The performance of Penn’s distance contingent, led by Burns who was the Quakers’ sole Ivy champion last year, will have a sizeable say in who walks away with the crown this weekend. In the 500-yard freestyle alone, preliminary heats will feature eight of Penn’s 17-woman squad.

“We’re bringing a rather large distance squad this weekend,” Burns added. “And we’re hoping to see how the scoring lines ups between the two distance rivals.”

For Schnur, however, it’s not so much about the belligerent sides as the individual soldiers.

“In a meet like this you are not really competing with teams, you are competing with individuals,” Schnur said. “Your 17 women swim their events versus everyone else’s 17 women, and you see who steps up in the mornings.”

Freshmen make up seven of the Red and Blue’s championship roster this year, a sign of good things to come. But in the immediate future, many of Schnur’s hopes lie with a certain Brockton, Mass., native.

“I think we need Virginia to do what she did last year,” said Schnur of the sophomore’s first place finish in the 500 free. “And I think we have a lot of potential finalists, [but] you never go in looking for [a title].

“I’d like to think that it’ll happen again,” said Burns of a successful title defense in the 500 free. “But I was surprised last year so you never know if there’s going to be another surprise this year.”

In addition to Burns, the Quakers boast some serious title contenders in Nancy Hu in the 200 butterfly and Rochelle Dong in the 50 free or perhaps the 100 fly as well.

But if Penn wants to save its fourth place claim or even contend for third, it will need to do what Schnur has stressed all season — getting wins when they can and getting by it when they can’t.

“We did our job,” he said of the season. “We won the dual meets we should’ve.

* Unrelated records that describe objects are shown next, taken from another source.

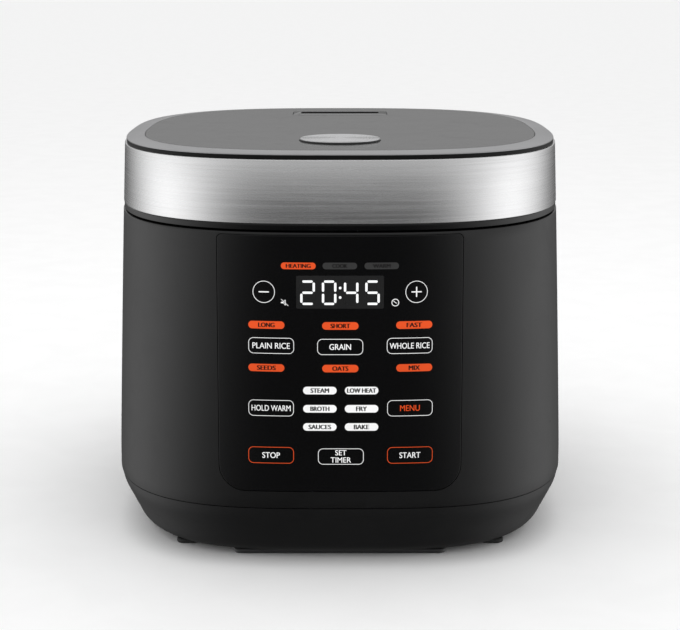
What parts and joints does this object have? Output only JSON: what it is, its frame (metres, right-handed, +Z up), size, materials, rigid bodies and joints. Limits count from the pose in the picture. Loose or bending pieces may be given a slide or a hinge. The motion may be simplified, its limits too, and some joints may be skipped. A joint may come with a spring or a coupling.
{
  "type": "electric multicooker",
  "caption": "Countertop rice and multi cooker with a hinged steel-banded lid, push release, glass touch panel, steam vent, lift-out pot and rear condensate cup.",
  "frame": {"origin": "on the floor under the middle of the whole width and depth", "axes": "+X to the right as seen from the front, +Y to the back where the hinge is, +Z up"},
  "size_m": [0.291, 0.3626, 0.2508],
  "materials": {
    "black_satin": "fine matte painted black plastic",
    "black_gloss": "polished black plastic",
    "black_plastic": "moulded black plastic, fine grain",
    "touch_glass": "glossy black touch glass, printed from behind",
    "lid_gloss": "dark glossy top panel",
    "trim_metal": "satin dark grey metallic trim",
    "steel": "brushed round the lid",
    "button_metal": "spun metal, circular brushing",
    "rubber": "soft black rubber",
    "silicone": "translucent grey silicone",
    "pot_coating": "dark non-stick coating on aluminium",
    "aluminium": "satin aluminium",
    "zinc_steel": "bright zinc-plated steel",
    "chamber_steel": "aluminised steel sheet",
    "smoke_plastic": "smoked clear plastic",
    "circuit_board": "green circuit board",
    "white_plastic": "white moulded plastic",
    "mica": "mica heater band",
    "wire_red": "silicone insulated leads",
    "brass": "plated contact pins"
  },
  "bodies": {
    "base": {"outer_shell": "black_satin", "upper_rim": "black_gloss", "base_tub": "black_satin", "bottom_plate": "black_plastic", "front_foot_bar": "black_plastic", "rubber_feet": "rubber", "base_screws": "zinc_steel", "control_glass": "touch_glass", "panel_carrier": "white_plastic", "display_module": "black_plastic", "touch_board": "circuit_board", "buzzer": "black_plastic", "power_board": "circuit_board", "heating_chamber": "chamber_steel", "side_heater_band": "mica", "heating_plate": "aluminium", "heating_element": "zinc_steel", "plate_stands": "zinc_steel", "thermal_fuse": "white_plastic", "sensor_housing": "black_plastic", "sensor_spring": "zinc_steel", "inner_pot": "pot_coating", "power_inlet": "black_plastic", "inlet_pins": "brass", "wiring_harness": "wire_red", "rear_housing": "black_plastic", "hinge_bracket": "zinc_steel", "hinge_pin": "zinc_steel", "hinge_springs": "zinc_steel", "latch_catch": "zinc_steel"},
    "sensor": {"thermal_sensor": "aluminium"},
    "cup": {"condensate_cup": "smoke_plastic"},
    "lid": {"lid_band": "steel", "lid_frame": "black_gloss", "lid_trim_ring": "trim_metal", "lid_top_panel": "lid_gloss", "lid_lower_rim": "black_gloss", "lid_liner": "black_plastic", "lid_hinge_block": "black_plastic", "lid_screws": "zinc_steel", "lid_sensor": "aluminium", "inner_lid_plate": "aluminium", "pot_gasket": "silicone", "plate_clips": "black_plastic", "steam_duct": "black_plastic", "steam_seal": "silicone", "button_housing": "black_plastic", "button_spring": "zinc_steel", "latch_bracket": "black_plastic", "latch_pin": "zinc_steel", "latch_spring": "zinc_steel"},
    "steam_cap": {"steam_vent_cap": "black_gloss"},
    "button": {"release_button": "button_metal"},
    "latch": {"latch_lever": "black_plastic"}
  },
  "joints": [
    {"name": "lid_hinge", "type": "hinge", "parent": "base", "child": "lid", "pos_m": [0, 0.16415, 0.205], "axis": [-1, 0, 0], "range_deg": [0, 85]},
    {"name": "button_press", "type": "slide", "parent": "lid", "child": "button", "axis": [0, 0, -1], "range_m": [0, 0.0035], "stiffness_N_per_m": 500, "springref_m": -0.002, "deforming": ["button_spring"]},
    {"name": "latch_turn", "type": "hinge", "parent": "lid", "child": "latch", "pos_m": [0, -0.15785, 0.221], "axis": [-1, 0, 0], "range_deg": [0, 4.1], "deforming": ["latch_spring"]},
    {"name": "steam_cap_lift", "type": "slide", "parent": "lid", "child": "steam_cap", "axis": [0, 0, 1], "range_m": [0, 0.03]},
    {"name": "condensate_cup_slide", "type": "slide", "parent": "base", "child": "cup", "axis": [0, 1, 0], "range_m": [0, 0.04]},
    {"name": "sensor_press", "type": "slide", "parent": "base", "child": "sensor", "axis": [0, 0, -1], "range_m": [0, 0.002], "stiffness_N_per_m": 600, "springref_m": -0.002, "deforming": ["sensor_spring"]}
  ],
  "couplings": [
    {"joint": "latch_turn", "follows": "button_press", "rad_per_m": 20}
  ]
}
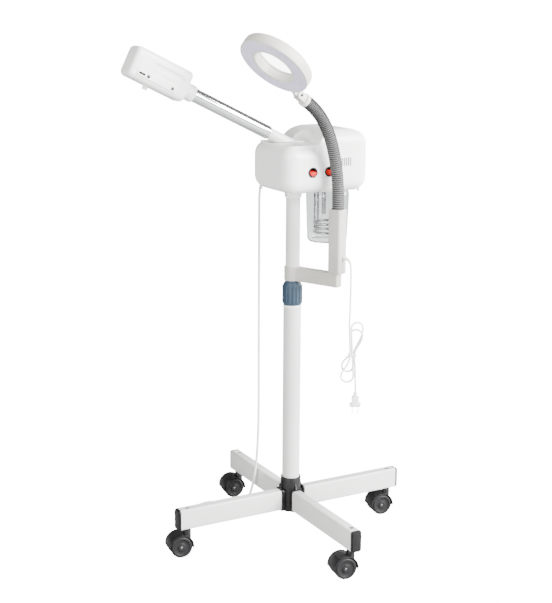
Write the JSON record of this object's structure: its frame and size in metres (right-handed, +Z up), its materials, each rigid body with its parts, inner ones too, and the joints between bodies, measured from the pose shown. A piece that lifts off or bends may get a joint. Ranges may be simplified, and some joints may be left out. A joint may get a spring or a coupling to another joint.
{
  "type": "facial steamer",
  "caption": "Standing facial steamer: a housing with a glass water jar, a sloping steam arm with a nozzle head and a ring magnifier lamp on a gooseneck, on a telescoping column with casters.",
  "frame": {"origin": "on the floor, on the axis of the column", "axes": "+Z up along the column; the switches of the housing face -Y; the steam arm leaves towards -X"},
  "size_m": [0.683, 0.5826, 1.149],
  "materials": {
    "white_enamel": "gloss",
    "black_plastic": "satin",
    "black_tread": "matte",
    "zinc_steel": "satin",
    "nut_plastic": "satin",
    "shell_plastic": "gloss",
    "red_plastic": "gloss",
    "board_green": "matte",
    "silicone": "matte",
    "stainless": "polished",
    "jar_glass": "clear",
    "chrome_tube": "polished",
    "lamp_plastic": "satin",
    "gooseneck_steel": "satin",
    "ring_plastic": "satin",
    "diffuser": "frosted",
    "led_white": "matte",
    "lens_glass": "clear",
    "cord_pvc": "satin",
    "plug_brass": "polished"
  },
  "bodies": {
    "base": {"hub": "black_plastic", "leg_right": "white_enamel", "leg_back": "white_enamel", "leg_left": "white_enamel", "leg_front": "white_enamel", "leg_caps": "black_plastic", "base_screws": "zinc_steel", "lower_column": "white_enamel", "column_collar": "shell_plastic", "collet": "black_plastic", "steam_cord": "cord_pvc", "steam_coil": "cord_pvc", "steam_plug": "cord_pvc", "steam_prongs": "plug_brass"},
    "nut": {"clamp_nut": "nut_plastic"},
    "mast": {"upper_column": "white_enamel", "column_socket": "shell_plastic", "housing_base": "shell_plastic", "housing_shell": "shell_plastic", "housing_screws": "zinc_steel", "switch_bezels": "black_plastic", "control_board": "board_green", "steam_duct": "silicone", "heater": "stainless", "cord_gland": "shell_plastic"},
    "rocker_a": {"rocker_left": "red_plastic"},
    "rocker_b": {"rocker_right": "red_plastic"},
    "jar_body": {"jar": "jar_glass"},
    "collar": {"jar_collar": "shell_plastic"},
    "steam_arm": {"arm_turret": "shell_plastic", "arm_tube": "chrome_tube"},
    "nozzle": {"nozzle_body": "shell_plastic", "nozzle_cap": "shell_plastic", "nozzle_screws": "zinc_steel"},
    "lever": {"nozzle_lever": "shell_plastic"},
    "bracket": {"lamp_bracket": "lamp_plastic", "lamp_post": "lamp_plastic", "gooseneck": "gooseneck_steel", "lamp_cord": "cord_pvc", "lamp_hank": "cord_pvc", "lamp_plug": "cord_pvc", "lamp_prongs": "plug_brass"},
    "neck": {"lamp_neck": "lamp_plastic", "neck_screw": "zinc_steel"},
    "ring": {"ring_shell": "ring_plastic", "ring_diffuser": "diffuser", "led_board": "led_white", "ring_lens": "lens_glass"},
    "fork_right": {"caster_right_hood": "black_plastic", "caster_right_pins": "zinc_steel"},
    "wheels_right": {"caster_right_wheels": "black_tread"},
    "fork_back": {"caster_back_hood": "black_plastic", "caster_back_pins": "zinc_steel"},
    "wheels_back": {"caster_back_wheels": "black_tread"},
    "fork_left": {"caster_left_hood": "black_plastic", "caster_left_pins": "zinc_steel"},
    "wheels_left": {"caster_left_wheels": "black_tread"},
    "fork_front": {"caster_front_hood": "black_plastic", "caster_front_pins": "zinc_steel"},
    "wheels_front": {"caster_front_wheels": "black_tread"}
  },
  "joints": [
    {"name": "swivel_right", "type": "hinge", "parent": "base", "child": "fork_right", "pos_m": [0.265, 0, 0.07], "axis": [0, 0, 1], "continuous": true},
    {"name": "roll_right", "type": "hinge", "parent": "fork_right", "child": "wheels_right", "pos_m": [0.24767, 0.00244, 0.025], "axis": [0.1392, 0.9903, 0], "continuous": true},
    {"name": "swivel_back", "type": "hinge", "parent": "base", "child": "fork_back", "pos_m": [0, 0.265, 0.07], "axis": [0, 0, 1], "continuous": true},
    {"name": "roll_back", "type": "hinge", "parent": "fork_back", "child": "wheels_back", "pos_m": [-0.01733, 0.26744, 0.025], "axis": [0.1392, 0.9903, 0], "continuous": true},
    {"name": "swivel_left", "type": "hinge", "parent": "base", "child": "fork_left", "pos_m": [-0.265, 0, 0.07], "axis": [0, 0, 1], "continuous": true},
    {"name": "roll_left", "type": "hinge", "parent": "fork_left", "child": "wheels_left", "pos_m": [-0.28233, 0.00244, 0.025], "axis": [0.1392, 0.9903, 0], "continuous": true},
    {"name": "swivel_front", "type": "hinge", "parent": "base", "child": "fork_front", "pos_m": [0, -0.265, 0.07], "axis": [0, 0, 1], "continuous": true},
    {"name": "roll_front", "type": "hinge", "parent": "fork_front", "child": "wheels_front", "pos_m": [-0.01733, -0.26256, 0.025], "axis": [0.1392, 0.9903, 0], "continuous": true},
    {"name": "nut_turn", "type": "hinge", "parent": "base", "child": "nut", "pos_m": [0, 0, 0.57], "axis": [0, 0, 1], "range_deg": [0, 180]},
    {"name": "mast_slide", "type": "slide", "parent": "base", "child": "mast", "axis": [0, 0, 1], "range_m": [0, 0.3], "deforming": ["steam_cord"]},
    {"name": "rocker_left_tilt", "type": "hinge", "parent": "mast", "child": "rocker_a", "pos_m": [0, -0.084, 0.853], "axis": [1, 0, 0], "range_deg": [-9, 9]},
    {"name": "rocker_right_tilt", "type": "hinge", "parent": "mast", "child": "rocker_b", "pos_m": [0.041, -0.084, 0.853], "axis": [1, 0, 0], "range_deg": [-9, 9]},
    {"name": "jar_drop", "type": "slide", "parent": "mast", "child": "jar_body", "axis": [0, 0, 1], "range_m": [-0.15, 0]},
    {"name": "collar_turn", "type": "hinge", "parent": "jar_body", "child": "collar", "pos_m": [0.088, 0, 0.818], "axis": [0, 0, 1], "range_deg": [0, 90]},
    {"name": "arm_swivel", "type": "hinge", "parent": "mast", "child": "steam_arm", "pos_m": [0, 0, 0.902], "axis": [0, 0, 1], "range_deg": [-45, 10]},
    {"name": "nozzle_turn", "type": "hinge", "parent": "steam_arm", "child": "nozzle", "pos_m": [-0.24897, 0, 1.02343], "axis": [-0.8988, 0, 0.4384], "range_deg": [-60, 60]},
    {"name": "lever_slide", "type": "slide", "parent": "nozzle", "child": "lever", "axis": [-0.8988, 0, 0.4384], "range_m": [0, 0.009]},
    {"name": "bracket_swivel", "type": "hinge", "parent": "mast", "child": "bracket", "pos_m": [0, 0, 0.616], "axis": [0, 0, 1], "range_deg": [-60, 3]},
    {"name": "gooseneck_bend", "type": "hinge", "parent": "bracket", "child": "neck", "pos_m": [0.03188, -0.11264, 0.905], "axis": [0.2419, -0.9703, 0], "range_deg": [-12, 12], "deforming": ["gooseneck"]},
    {"name": "ring_tilt", "type": "hinge", "parent": "neck", "child": "ring", "pos_m": [-0.06612, -0.13707, 1.0225], "axis": [0.2419, -0.9703, 0], "range_deg": [-25, 20]}
  ]
}
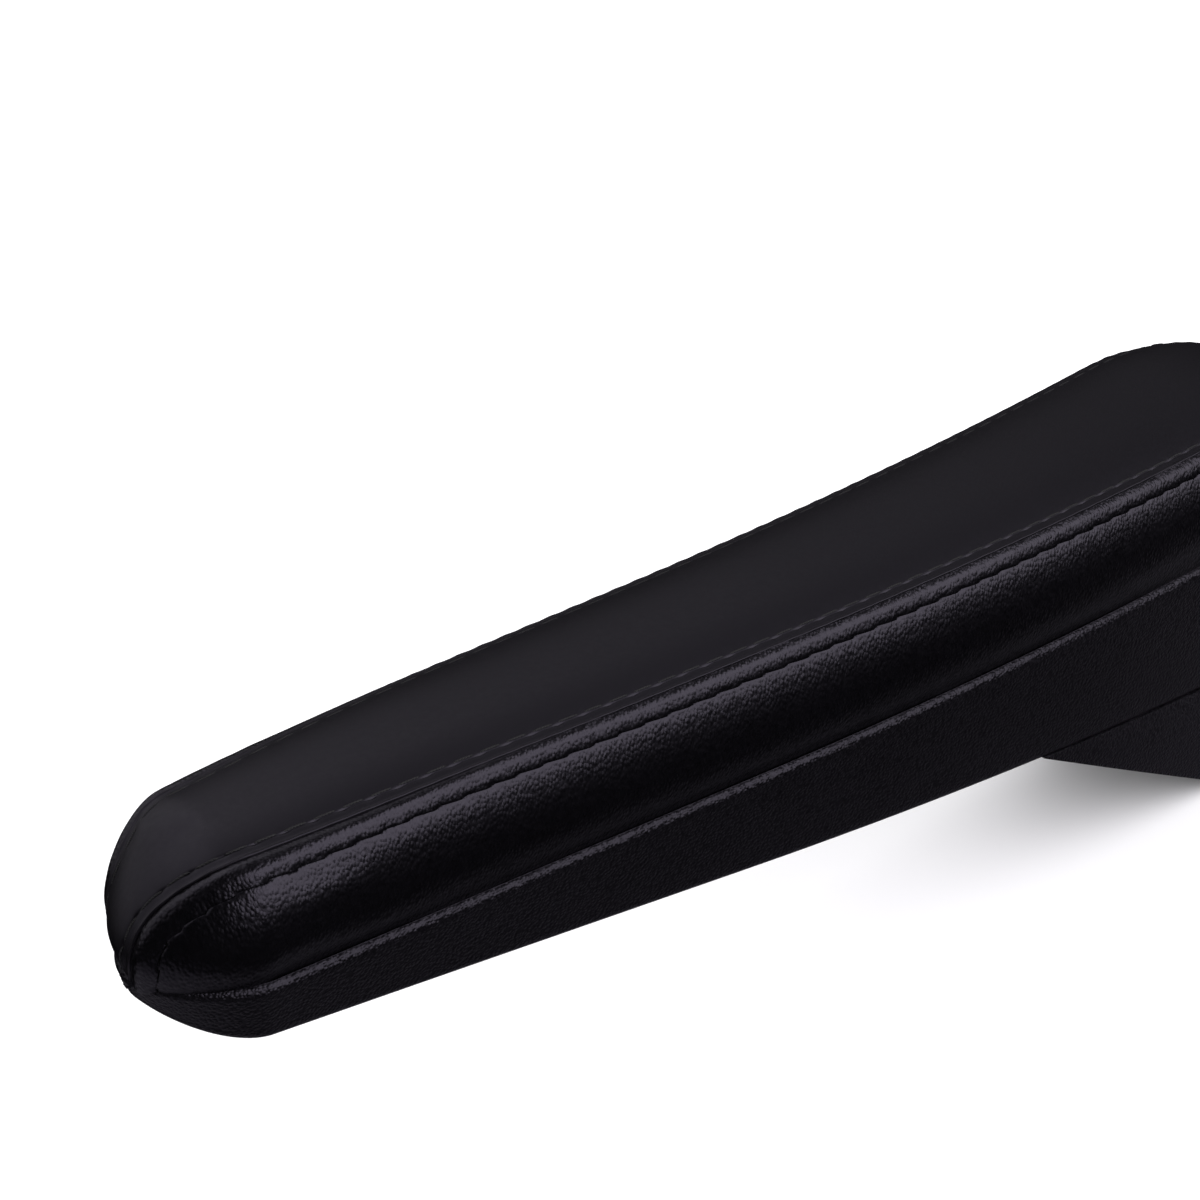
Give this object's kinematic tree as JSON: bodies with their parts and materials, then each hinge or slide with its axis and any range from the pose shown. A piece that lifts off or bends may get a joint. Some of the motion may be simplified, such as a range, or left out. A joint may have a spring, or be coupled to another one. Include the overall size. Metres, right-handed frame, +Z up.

We lost the dual meets we should’ve.”

When the Red and Blue head up to Princeton for the Ancient Eight meetup on Thursday, they’ll go to get the job done and not get too caught up with potential history being made.

“If we take care of the Harvard distance kids, the Brown distance kids and the Princeton distance kids, then we’ll get plenty of points,” Schnur said. “We don’t have to beat Yale in those races, but we have to get a lot of thirds, fifths, sevenths and ninths.”

Those thirds, fifths, sevenths and ninths may one day become firsts and seconds, but for now, the Quakers will just have to keep swimming.